Generally speaking, a constitution should certainly retain a special status and not be altered too easily, since it defines the fundamental structure of a nation. Consequently, every word should be well considered. Also, by updating the interpretation of single wordings, a text that might seem outdated on the surface can even cover social, technological or economic circumstances unknown at the time of its verbalization. However, the interpretation of a constitution cannot be extended infinitely: Beyond literal restrictions, actual text alterations will at some point become necessary. It is therefore a responsibility of political leaders to not make constitutional amendments impossible. The following data illustrates why legislators in Japan should give much more attention to changing the extraordinarily strict provisions of Article 96:

While the US Constitution (1787) has 27 amendments, the French Constitution (1958) was amended 18 times and in the German Basic Law (1949) 59 times, there has not been a single amendment to the constitution of Japan (1952).

Putting it in a nutshell, Japan maybe found good reasons to postpone a decision on Article 9, but it has to tackle the overprotection of its constitution as soon as possible.[2]

by Thomas Tartemann[3]

The author has intensively studied the East Asian region with a focus on International Relations and Japan and is now working for a think tank in Tokyo.

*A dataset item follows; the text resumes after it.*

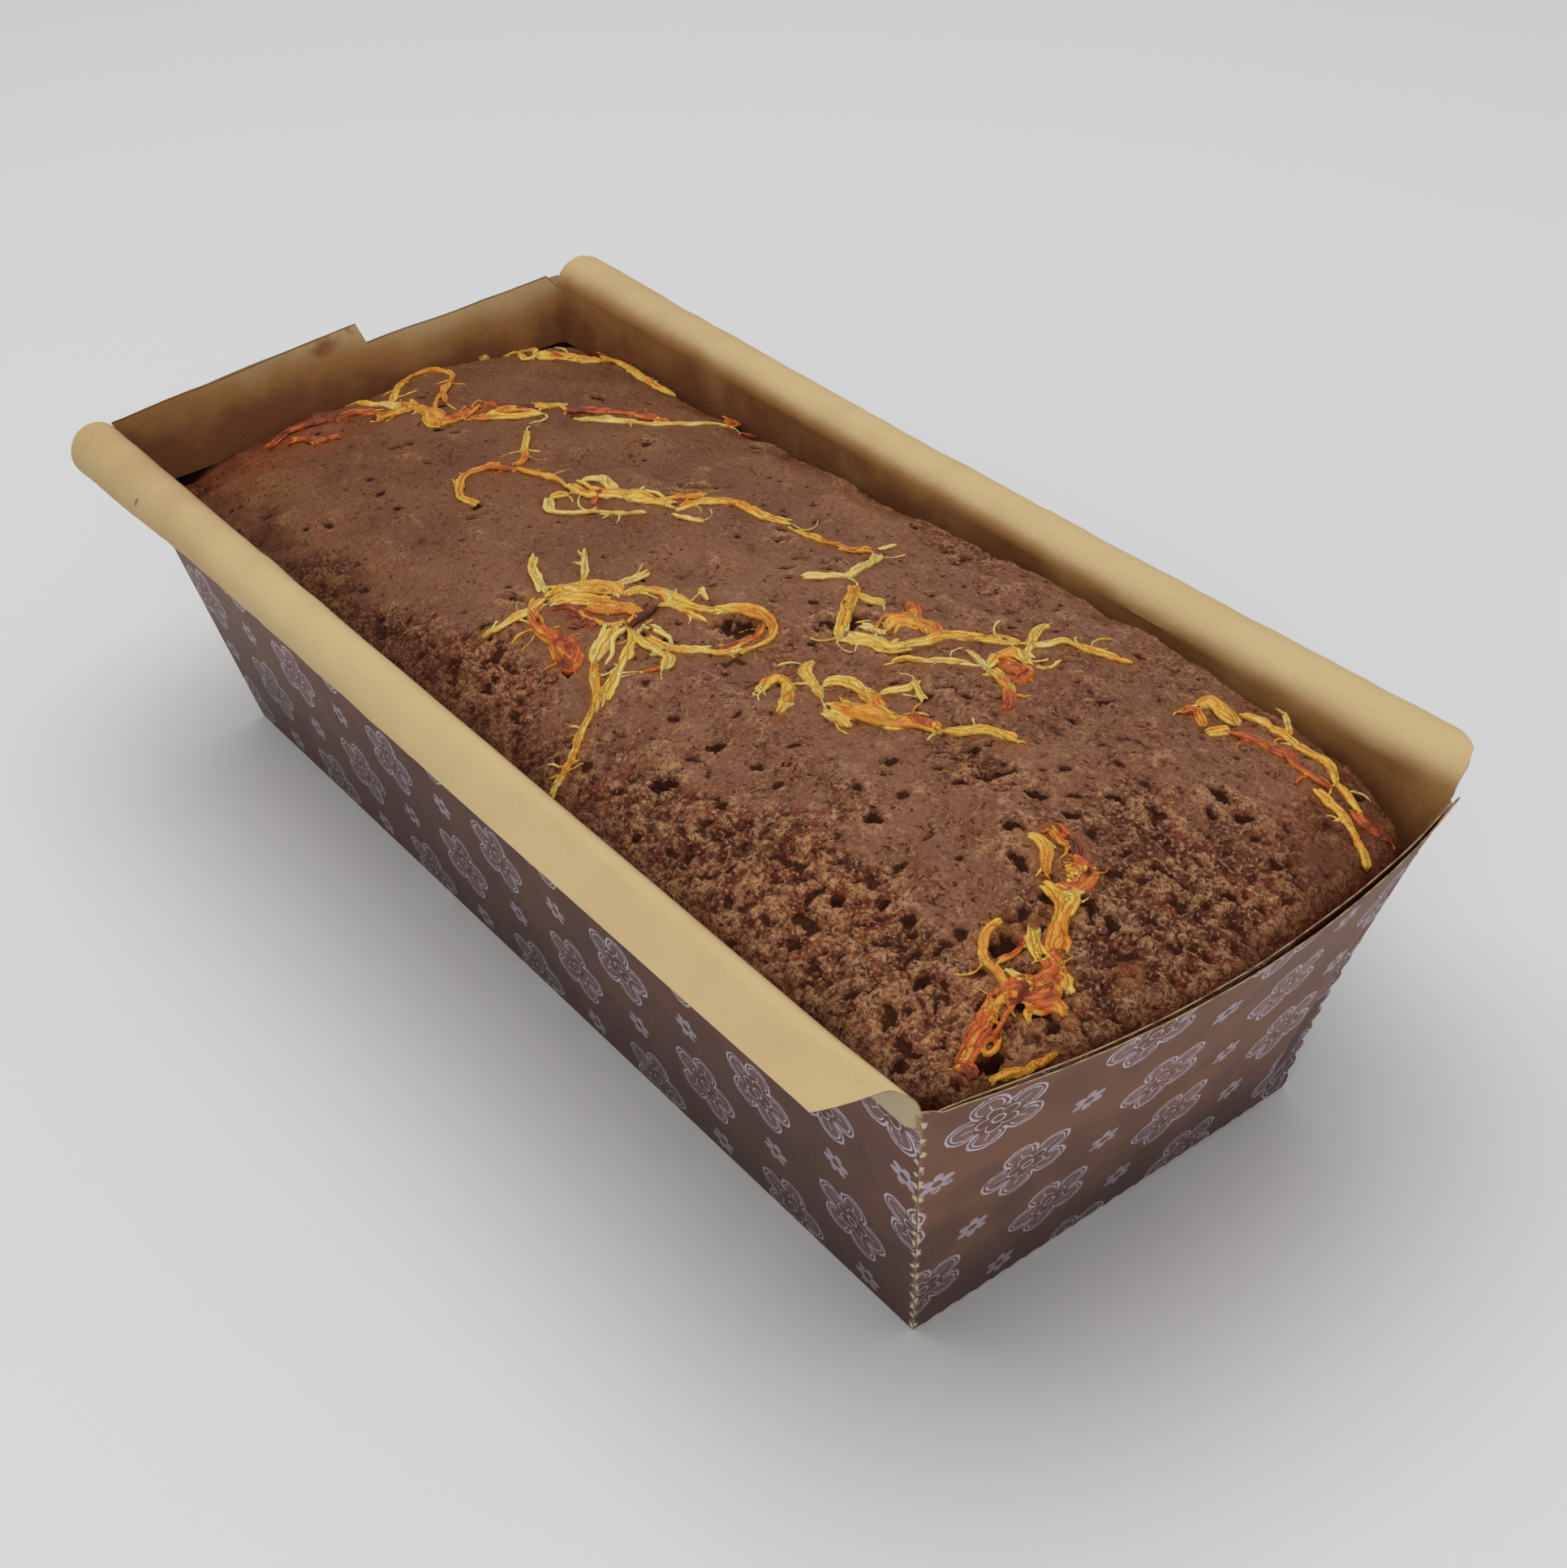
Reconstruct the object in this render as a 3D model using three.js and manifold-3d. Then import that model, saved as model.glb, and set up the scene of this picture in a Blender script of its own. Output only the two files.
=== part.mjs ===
// Loaf cake in its printed paper case.
// Millimetres, +Z up, the underside of the case lies on z = 0 and the origin is at its centre.
// The cake runs along X. The bowed end panel is at +X and the rim with the mitred end is on -Y.
import * as THREE from "three";
import { mergeVertices } from "three/addons/utils/BufferGeometryUtils.js";
import Module from "manifold-3d";

const wasm = await Module();
wasm.setup();

// Paper case
const BASE_LENGTH = 201.6;
const BASE_WIDTH = 76.6;
const TOP_LENGTH = 232.6;
const TOP_WIDTH = 99.6;
const FOLD_HEIGHT = 62;
const PAPER = 0.8;
const END_BOW = 7.2;
const CORNER_PULL = 1.6;
const BOW_STEPS = 14;
const WALL_LEVELS = [0, 20, 36, 50, 62, 72];

// Rims rolled outward along the two long sides
const LEFT_ROLL_RADIUS = 4.5;
const RIGHT_ROLL_RADIUS = 5.3;
const ROLL_AXIS_Z = 60.2;
const ROLL_START = 177.5;
const ROLL_END = -25;
const ROLL_STEPS = 16;
const RIM_X = 115.5;

// Glued outer flaps of the two ends
const FLAP_GAP = 0.3;
const FLAP_STANDS_OFF = 0.8;
const FLAP_FOOT = 0.5;
const SIDE_TOOTH = 3.6;
const SIDE_TOOTH_DEPTH = 1.0;
const FOOT_TOOTH = 3.2;
const FOOT_TOOTH_DEPTH = 1.0;
const PAST_CORNER = -1.4;

// Cake
const CAKE_GAP = 0.3;
const CRUST_STEP = 3.7;
const CREST = [[-114, 53], [-106, 56], [-88, 58.5], [-60, 60.5], [-20, 63.2], [25, 66], [60, 67.2], [88, 66.6],
  [104, 64.2], [114, 61.5], [123, 58.5]];
const EDGE_RIGHT = [[-113, 47.5], [-104, 50.5], [-90, 52.5], [-54, 53.8], [-39, 55], [-15, 57], [34, 59.2],
  [70, 60], [90, 59.8], [100, 58.6], [108, 55.2], [116, 53]];
const EDGE_LEFT = [[-113, 45], [-98, 49], [-60, 52], [0, 54], [60, 56], [104, 57], [116, 56]];
const EDGE_HALF_WIDTH = 48.2;
const EDGE_POWER = 3.2;
const RELIEF = 0.9;
const ROUGH_RELIEF = 1.5;
// Open holes in the crust: x, y, radius, depth
const HOLES = [[-22, -20, 3.2, 1.8], [24, -6, 3.4, 1.8], [37, -34, 2.8, 1.6], [98, -22, 4.0, 2.4],
  [-2, 18, 2.6, 1.2], [93, 18, 3.4, 1.4], [69, -5, 3.0, 1.4], [84, -36, 3.6, 1.6], [108, -8, 3.6, 1.4]];

// Shreds on the crust: points in plan as x, y, then width and how far the shred stands proud.
const SHREDS = [
  // far end
  { path: [[-109, 33], [-98, 39], [-88, 43], [-80, 46]], width: 2.6, proud: 0.9 },
  { path: [[-104, 32], [-94, 38], [-84, 41]], width: 1.6, proud: 0.8 },
  { path: [[-88, 44], [-78, 46], [-71, 47]], width: 1.6, proud: 0.7 },
  // long streak across the far part
  { path: [[-105, -25], [-107, -14], [-105, -4], [-98, 2]], width: 2.2, proud: 0.8 },
  { path: [[-103, -8], [-96, 1], [-88, 4], [-84, 12]], width: 2.6, proud: 1.1 },
  { path: [[-86, 8], [-77, 17], [-71, 23], [-62, 28]], width: 2.4, proud: 1.0 },
  { path: [[-69, 23], [-62, 28], [-56, 36], [-52, 45]], width: 1.8, proud: 0.8 },
  { path: [[-102, 3], [-112, 10], [-106, 16], [-94, 9]], width: 1.4, proud: 0.9 },
  { path: [[-92, -4], [-86, 6], [-80, 10]], width: 1.6, proud: 0.9 },
  // middle, far side
  { path: [[-53, -12], [-58, -8], [-57, -3], [-54, 1], [-48, 1]], width: 1.5, proud: 0.8 },
  { path: [[-66, 10], [-57, 4], [-53, 1]], width: 1.3, proud: 0.7 },
  { path: [[-44, 0], [-35, 9], [-25, 14], [-15, 19]], width: 3.2, proud: 1.2 },
  { path: [[-40, -4], [-28, 2], [-15, 12]], width: 1.8, proud: 0.9 },
  { path: [[-18, 18], [-5, 22], [4, 23], [15, 28]], width: 1.9, proud: 0.9 },
  { path: [[15, 27], [18, 21], [14, 12]], width: 1.3, proud: 0.7 },
  // middle, loop and rays
  { path: [[-14, -32], [-11, -23], [-8, -16]], width: 1.5, proud: 0.8 },
  { path: [[-22, -15], [-16, -19], [-8, -18], [0, -15]], width: 2.0, proud: 1.1 },
  { path: [[-19, -8], [-13, -12], [-8, -17]], width: 1.3, proud: 0.8 },
  { path: [[-3, -5], [-3, -13], [-8, -18]], width: 1.4, proud: 0.8 },
  { path: [[-12, -22], [-3, -16], [5, -12], [11, -9]], width: 2.8, proud: 1.3 },
  { path: [[9, -10], [13, -4], [20, -1], [26, -3], [27, -8], [22, -14], [16, -17], [9, -18]], width: 2.0, proud: 1.1 },
  { path: [[-6, -18], [2, -20], [9, -19]], width: 2.4, proud: 1.1 },
  { path: [[6, -20], [12, -27], [19, -32], [25, -39], [28, -43]], width: 1.6, proud: 0.9 },
  { path: [[0, -18], [1, -25], [7, -29]], width: 2.2, proud: 1.0 },
  // middle, near side
  { path: [[22, 15], [30, 8], [37, 5], [40, 9], [44, 16]], width: 2.6, proud: 1.2 },
  { path: [[42, 13], [49, 21], [56, 27], [65, 34]], width: 1.7, proud: 0.9 },
  { path: [[49, 32], [55, 25], [59, 17], [63, 12]], width: 2.2, proud: 1.1 },
  { path: [[34, 17], [39, 14], [44, 13]], width: 2.0, proud: 1.0 },
  { path: [[37, -14], [39, -11], [43, -14]], width: 2.2, proud: 1.0 },
  { path: [[36, -3], [43, -7], [50, -7], [57, -5]], width: 3.2, proud: 1.2 },
  { path: [[53, -6], [60, -3], [67, 1], [73, 6]], width: 2.0, proud: 0.9 },
  { path: [[45, -4], [50, 0], [54, 4]], width: 1.8, proud: 0.9 },
  // near end, right
  { path: [[79, 31], [86, 33], [95, 35], [104, 36], [113, 35]], width: 2.2, proud: 1.0 },
  { path: [[84, 41], [93, 41], [104, 38], [114, 31]], width: 1.5, proud: 0.8 },
  // near end, left
  { path: [[90, -2], [95, -5], [98, -8], [99, -13]], width: 2.6, proud: 1.1 },
  { path: [[98, -12], [103, -17], [108, -21], [111, -26]], width: 2.8, proud: 1.1 },
  { path: [[96, -18], [99, -25], [104, -28], [109, -25]], width: 1.8, proud: 0.9 },
  { path: [[110, -25], [110, -33], [112, -40]], width: 2.2, proud: 0.9 },
  { path: [[114, -37], [117, -31], [119, -26]], width: 2.0, proud: 0.8 },
];
const SHRED_STEP = 4;
const SHRED_SIDES = 5;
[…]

[1]Later on, media resources reported that the Prime Minister himself, Deputy Prime Minister and Minister of Finance Taro Aso, Chief Cabinet Secretary Yoshihide Suga and Minister of Foreign Affairs Fumio Kishida had already informed China of their intention to abstain from a visit on the symbolic date.
[2] Law experts suggest a possible solution might be changing the complementary preconditions of the qualified majorities in the Diet on one hand and the affirmative vote in a referendum on the other into alternative options.
[3] The views expressed in this article are the author’s and do not necessarily reflect the views or the policy of his employer.